Retype the tail of the data exactly, starting at the line containing "bpy.data.objects.remove(obj)" and stopping at the last line.
—————
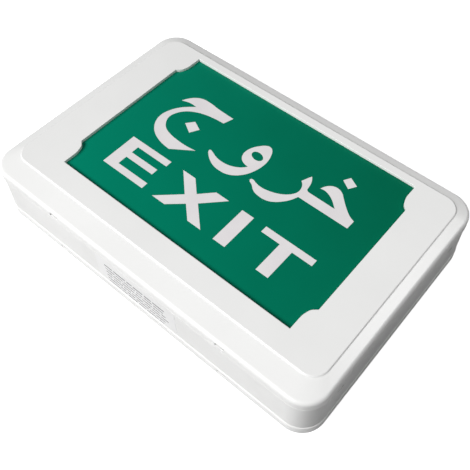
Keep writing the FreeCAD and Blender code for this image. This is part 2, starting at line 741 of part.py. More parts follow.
def make_board():
    corner = ("(board_long / 2 - 4)", "(board_wide / 2 - 4)")
    places = [(f"-board_out {sx or '+'} {corner[0]}", f"0 {sy or '+'} {corner[1]}")
              for sx, sy in CORNERS]
    plain = block("board_blank", ("board_long", "board_wide", "board_thick"),
                  ("-board_out - board_long / 2", "-board_wide / 2", BOARD_LOW))
    holes = [rod(f"board_hole_{index}", 1.6, "board_thick + 2", (x, y, f"{BOARD_LOW} - 1"))
             for index, (x, y) in enumerate(places)]
    node(cut("board", plain, *holes), "circuit_board")
    spacers = []
    for index, (x, y) in enumerate(places):
        tube = rod(f"spacer_tube_{index}", 3.0, "spacer_tall", (x, y, FLOOR_TOP))
        bore = rod(f"spacer_bore_{index}", 1.3, "spacer_tall", (x, y, FLOOR_TOP))
        spacers.append(cut(f"spacer_{index}", tube, bore))
    node(group("spacers", *spacers), "board_spacers")
    screws = [screw(f"board_screw_{index}", x, y, BOARD_TOP, 2.6, 1.25, 6)
              for index, (x, y) in enumerate(places)]
    node(group("all_board_screws", *screws), "board_screws")


def make_transformer(x, y):
    """An E-core with its coil around the middle leg."""
    core_long, core_wide, core_tall = 30, 12, "part_tall"
    yoke, leg, outer_leg, coil_reach = 3, 9, 4, 10
    px, py = on_board(x, y)
    core = board_part("core_blank", (core_long, core_wide, core_tall), x, y)
    gap = core_long / 2 - outer_leg - leg / 2
    room = f"{core_tall} - {2 * yoke}"
    windows = [block(f"core_window_{index}", (gap, core_wide + 2, room),
                     (f"{px} + {start}", f"{py} - {core_wide / 2 + 1}", f"{BOARD_TOP} + {yoke}"))
               for index, start in enumerate((leg / 2, -leg / 2 - gap))]
    node(cut("core", core, *windows), "transformer_core")
    half = leg / 2 + gap - 0.3
    coil = block("coil_blank", (2 * half, 2 * coil_reach, f"{room} - 0.3"),
                 (f"{px} - {half}", f"{py} - {coil_reach}", f"{BOARD_TOP} + {yoke}"))
    inner = block("coil_inner", (leg + 0.2, core_wide + 0.2, core_tall),
                  (f"{px} - {leg / 2 + 0.1}", f"{py} - {core_wide / 2 + 0.1}", BOARD_TOP))
    node(cut("coil", coil, inner), "transformer_winding")


def make_capacitor(index, x, y, radius, tall):
    """A can with the rolled groove near its foot."""
    px, py = on_board(x, y)
    can = rod(f"can_{index}", radius, tall, (px, py, BOARD_TOP))
    groove = doc.addObject("Part::Torus", f"can_groove_{index}")
    groove.Radius1 = radius + 0.3
    groove.Radius2 = 0.7
    put(groove, px, py, f"{BOARD_TOP} + 2.5")
    node(cut(f"grooved_can_{index}", can, groove), f"capacitor_{index}")


def make_heat_sink(x, y):
    """An extruded comb of fins with the power transistor against its flat side."""
    sink_long, back_thick, fin_deep, fin_thick, fins = 26, 2, 8, 1.2, 6
    tall = "part_tall - 1"
    px, py = on_board(x, y)
    pieces = [block("sink_back", (sink_long, back_thick, tall),
                    (f"{px} - {sink_long / 2}", py, BOARD_TOP))]
    apart = (sink_long - fin_thick) / (fins - 1)
    for index in range(fins):
        start = (f"{px} - {sink_long / 2} + {index * apart}", f"{py} + {back_thick}", BOARD_TOP)
        pieces.append(block(f"sink_fin_{index}", (fin_thick, fin_deep, tall), start))
    node(fuse("sink", *pieces), "heat_sink")
    leg_tall, body_long, body_deep = 4, 10, 4
    body = block("transistor_body", (body_long, body_deep, f"part_tall - {leg_tall} - 3"),
                 (f"{px} - {body_long / 2}", f"{py} - {body_deep}", f"{BOARD_TOP} + {leg_tall}"))
    legs = [block(f"transistor_leg_{index}", (0.8, 0.6, leg_tall + 0.5),
                  (f"{px} + {place}", f"{py} - 2.3", BOARD_TOP))
            for index, place in enumerate((-2.9, -0.4, 2.1))]
    node(fuse("transistor", body, *legs), "power_transistor")


def make_fuse(x, y):
    """A glass cartridge fuse lying in two spring clips."""
    fuse_long, fuse_radius, cap_radius, clip_thick = 20, 2.4, 2.6, 0.5
    px, py = on_board(x, y)
    axis_level = f"{BOARD_TOP} + 4.5"
    glass = rod("fuse_glass", fuse_radius, fuse_long, (f"{px} - {fuse_long / 2}", py, axis_level), "x")
    caps = [rod(f"fuse_cap_{index}", cap_radius, 5, (f"{px} + {start}", py, axis_level), "x")
            for index, start in enumerate((-fuse_long / 2, fuse_long / 2 - 5))]
    node(fuse("fuse_body", glass, *caps), "fuse")
    clips = []
    for index, middle in enumerate((-fuse_long / 2 + 2.5, fuse_long / 2 - 2.5)):
        wide, half = 3, cap_radius + clip_thick
        shell = block(f"clip_blank_{index}", (wide, 2 * half, 7.5),
                      (f"{px} + {middle - wide / 2}", f"{py} - {half}", BOARD_TOP))
        hollow = rod(f"clip_round_{index}", cap_radius + 0.02, wide + 2,
                     (f"{px} + {middle - wide / 2 - 1}", py, axis_level), "x")
        mouth = block(f"clip_mouth_{index}", (wide + 2, 3.6, 6),
                      (f"{px} + {middle - wide / 2 - 1}", f"{py} - 1.8", axis_level))
        clips.append(cut(f"clip_{index}", shell, hollow, mouth))
    node(group("clips", *clips), "fuse_clips")


def make_plug(label, x, y, ways):
    """A pin header with one square well for each way."""
    pitch, wide, tall, well = 4, 7, 8, 2.4
    px, py = on_board(x, y)
    housing = board_part(label + "_housing", (pitch * ways + 2, wide, tall), x, y)
    wells = []
    for index in range(ways):
        middle = pitch * (index - (ways - 1) / 2)
        wells.append(block(f"{label}_well_{index}", (well, well, 6),
                           (f"{px} + {middle - well / 2}", f"{py} - {well / 2}",
                            f"{BOARD_TOP} + {tall - 5}")))
    node(cut(label + "_body", housing, *wells), label)


# ---------------------------------------------------------------- battery

CELLS = 3
END_WALL = 2
TAB_LONG = 9
TAB_OUT = f"({CELLS} * cell_long / 2 + {END_WALL + TAB_LONG / 2})"


def make_battery():
    half = f"({CELLS} * cell_long / 2 + {END_WALL})"
    cradle = block("cradle", (f"2 * {half}", "2 * cell_radius + 4", "cell_radius"),
                   (f"battery_out - {half}", "-(cell_radius + 2)", FLOOR_TOP))
    trough = rod("trough", "cell_radius + 0.05", f"{CELLS} * cell_long",
                 (f"battery_out - {CELLS} * cell_long / 2", "0", CELL_LEVEL), "x")
    tabs, holes = [], []
    for index, side in enumerate("+-"):
        middle = f"battery_out {side} {TAB_OUT}"
        tabs.append(block(f"tab_{index}", (TAB_LONG + 1, 11, 2.5),
                          (f"{middle} - {(TAB_LONG + 1) / 2}", "-5.5", FLOOR_TOP)))
        holes.append(rod(f"tab_hole_{index}", 1.5, 4, (middle, "0", f"{FLOOR_TOP} - 0.5")))
    node(cut("holder", fuse("holder_blank", cradle, *tabs), trough, *holes), "battery_holder")
    screws = [screw(f"holder_screw_{index}", f"battery_out {side} {TAB_OUT}", "0",
                    f"{FLOOR_TOP} + 2.5", 2.6, 1.25, 4.2) for index, side in enumerate("+-")]
    node(group("all_holder_screws", *screws), "holder_screws")
    nub_long = 1.2
    for index in range(CELLS):
        start = f"battery_out + {index - CELLS / 2} * cell_long"
        can = rod(f"cell_can_{index + 1}", "cell_radius", f"cell_long - {nub_long}",
                  (start, "0", CELL_LEVEL), "x")
        nub = rod(f"cell_nub_{index + 1}", 4.5, "cell_long - 1", (f"{start} + 1", "0", CELL_LEVEL), "x")
        node(fuse(f"cell_{index + 1}", can, nub), f"battery_cell_{index + 1}")


# ---------------------------------------------------------------- mains terminals and cable entry

def make_terminals():
    ways, pitch = 3, 11
    low = ("-(block_long + 2)", "entry_up - block_wide / 2", FLOOR_TOP)
    housing = block("terminal_housing", ("block_long", "block_wide", "block_tall"), low)
    cavities, clamps, screws = [], [], []
    for index in range(ways):
        middle = f"{low[0]} + block_long / 2 + {pitch * (index - (ways - 1) / 2)}"
        cavities.append(block(f"terminal_cavity_{index}", (7, "block_wide + 2", 7),
                              (f"{middle} - 3.5", f"{low[1]} - 1", f"{FLOOR_TOP} + 3")))
        cavities.append(rod(f"terminal_well_{index}", 2.2, "block_tall",
                            (middle, "entry_up", f"{FLOOR_TOP} + 5")))
        clamp = block(f"clamp_blank_{index}", (6.4, "block_wide - 4", 6.4),
                      (f"{middle} - 3.2", f"{low[1]} + 2", f"{FLOOR_TOP} + 3"))
        bore = rod(f"clamp_bore_{index}", 2, "block_wide", (middle, low[1], f"{FLOOR_TOP} + 6.2"), "y")
        clamps.append(cut(f"clamp_{index}", clamp, bore))
        stud = rod(f"stud_{index}", 1.9, 4, (middle, "entry_up", f"{FLOOR_TOP} + 9.4"))
        nick = block(f"stud_nick_{index}", (6, 0.7, 2),
                     (f"{middle} - 3", "entry_up - 0.35", f"{FLOOR_TOP} + 12.6"))
        screws.append(cut(f"terminal_screw_{index}", stud, nick))
    node(cut("terminals", housing, *cavities), "terminal_block")
    node(group("all_clamps", *clamps), "terminal_clamps")
    node(group("all_terminal_screws", *screws), "terminal_screws")


def make_grommet():
    place = ("entry_out", "entry_up")
    flanges = [rod("grommet_under", "entry_radius + 3", "floor_low - 0.1", (*place, "0.1")),
               rod("grommet_waist", "entry_radius - 0.05", FLOOR_TOP, (*place, "0.1")),
               rod("grommet_over", "entry_radius + 3", "1.5", (*place, FLOOR_TOP))]
    hole = rod("grommet_hole", GROMMET_HOLE, 12, (*place, "-1"))
    node(cut("grommet", fuse("grommet_blank", *flanges), hole), "cable_grommet")


# ---------------------------------------------------------------- test button and charge lamp

def make_test_button():
    face = f"-({HALF_LONG})"
    flange_start = f"-({WALL_INNER} - 0.15)"
    place = ("-button_aside", "button_level")
    pieces = [rod("button_cap", "button_radius", f"{HALF_LONG} - {WALL_INNER} + 0.4",
                  (face, *place), "x"),
              rod("button_flange", "button_radius + 1.4", BUTTON_FLANGE, (flange_start, *place), "x"),
              rod("button_stem", BUTTON_STEM, f"{SWITCH_AWAY} + 0.6", (flange_start, *place), "x")]
    node(fuse("button", *pieces), "test_button")

    switch_start = f"-({WALL_INNER} - {SWITCH_AWAY})"
    switch_low = ("-button_aside - 7", "button_level - 5.5")
    case = block("switch_case", (11, 14, 11), (switch_start, *switch_low))
    bore = rod("switch_bore", BUTTON_STEM + 0.4, "button_travel + 2.8", (switch_start, *place), "x")
    node(cut("switch", case, bore), "switch_housing")

    wire, turns = 0.3, 5
    gap = f"({SWITCH_AWAY} - 0.15 - {BUTTON_FLANGE} - {2 * wire + 0.1})"
    helix = doc.addObject("Part::Helix", "spring_line")
    helix.Radius = BUTTON_STEM + 1.2
    bind(helix, "Height", gap)
    bind(helix, "Pitch", f"{gap} / {turns}")
    section = doc.addObject("Part::Circle", "spring_wire")
    section.Radius = wire
    section.Placement = FreeCAD.Placement(FreeCAD.Vector(BUTTON_STEM + 1.2, 0, 0), TURNS["y"])
    spring = doc.addObject("Part::Sweep", "spring")
    spring.Sections = [section]
    spring.Spine = (helix, ["Edge1"])
    spring.Solid = True
    spring.Frenet = True
    spring.Placement = FreeCAD.Placement(FreeCAD.Vector(), TURNS["x"])
    put(spring, f"{switch_start} - {gap} - {wire}", *place)
    node(spring, "button_spring")


def make_charge_lamp():
    place = ("-signal_aside", "button_level")
    lens = rod("lens", "signal_radius", f"{HALF_LONG} - {WALL_INNER} + 3",
               (f"-({HALF_LONG} - 0.8)", *place), "x")
    dome = doc.addObject("Part::Sphere", "lens_dome")
    bind(dome, "Radius", "signal_radius")
    put(dome, f"-({HALF_LONG} - 0.8 - signal_radius / 2)", *place)
    flange = rod("lens_flange", "signal_radius + 0.6", 1, (f"-({WALL_INNER})", *place), "x")
    node(fuse("signal", lens, flange), "charge_lamp")


# ---------------------------------------------------------------- build, check, write

make_front_cover()
make_body_frame()
make_back_plate()
make_legend()
make_reflector()
make_lamp()
make_lamp_holder("left", "-")
make_lamp_holder("right", "")
make_reflector_screws()
make_board()
make_transformer(-36, 8)
make_capacitor(1, -12, 12, 6, "part_tall")
make_capacitor(2, 4, 13, 5, "part_tall - 1")
node(board_part("relay_case", (19, 15, "part_tall - 1"), 22, 12), "relay")
make_heat_sink(-12, -16)
make_fuse(22, -14)
make_plug("lamp_plug", -42, -14, 4)
make_plug("battery_plug", 46, 10, 2)
make_battery()
make_terminals()
make_grommet()
make_test_button()
make_charge_lamp()
doc.recompute()

for item in doc.Objects:
    if any(state in ("Invalid", "Error") for state in item.State):
        raise RuntimeError(f"{item.Name} failed: {item.State}")
os.makedirs("parts", exist_ok=True)
for label, item in NODES.items():
    shape = item.Shape
    if shape.isNull() or not shape.isValid():
        raise RuntimeError(label + " has no valid shape")
    print(f"{label}: {len(shape.Solids)} solid(s), {shape.Volume:.0f} mm3")
for label, item in NODES.items():
    item.Shape.exportStep(f"parts/{label}.step")
print(len(NODES), "nodes")
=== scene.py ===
import math

import bmesh
import bpy
from mathutils import Matrix, Vector


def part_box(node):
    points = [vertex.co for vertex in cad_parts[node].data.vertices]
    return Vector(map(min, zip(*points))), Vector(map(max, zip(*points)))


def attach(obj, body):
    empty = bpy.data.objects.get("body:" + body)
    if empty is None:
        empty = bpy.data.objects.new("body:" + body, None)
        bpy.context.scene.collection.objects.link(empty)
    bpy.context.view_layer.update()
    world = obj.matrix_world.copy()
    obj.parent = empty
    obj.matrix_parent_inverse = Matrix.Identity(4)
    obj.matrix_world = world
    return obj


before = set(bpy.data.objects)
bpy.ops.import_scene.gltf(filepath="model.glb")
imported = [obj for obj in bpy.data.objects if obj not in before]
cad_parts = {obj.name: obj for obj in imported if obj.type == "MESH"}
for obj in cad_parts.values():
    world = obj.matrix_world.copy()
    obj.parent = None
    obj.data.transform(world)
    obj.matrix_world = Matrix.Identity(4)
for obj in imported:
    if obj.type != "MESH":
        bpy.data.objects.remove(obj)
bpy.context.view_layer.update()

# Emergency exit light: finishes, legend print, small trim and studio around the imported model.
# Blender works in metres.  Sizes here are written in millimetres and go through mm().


def mm(*numbers):
    """Millimetres to metres: one number, or a vector of several."""
    metres = [number / 1000 for number in numbers]
    return metres[0] if len(metres) == 1 else Vector(metres)


# ---------------------------------------------------------------- places read from the frame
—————
| Solved exercise |
        bpy.data.objects.remove(obj)
bpy.context.view_layer.update()

# Emergency exit light: finishes, legend print, small trim and studio around the imported model.
# Blender works in metres.  Sizes here are written in millimetres and go through mm().


def mm(*numbers):
    """Millimetres to metres: one number, or a vector of several."""
    metres = [number / 1000 for number in numbers]
    return metres[0] if len(metres) == 1 else Vector(metres)


# ---------------------------------------------------------------- places read from the frame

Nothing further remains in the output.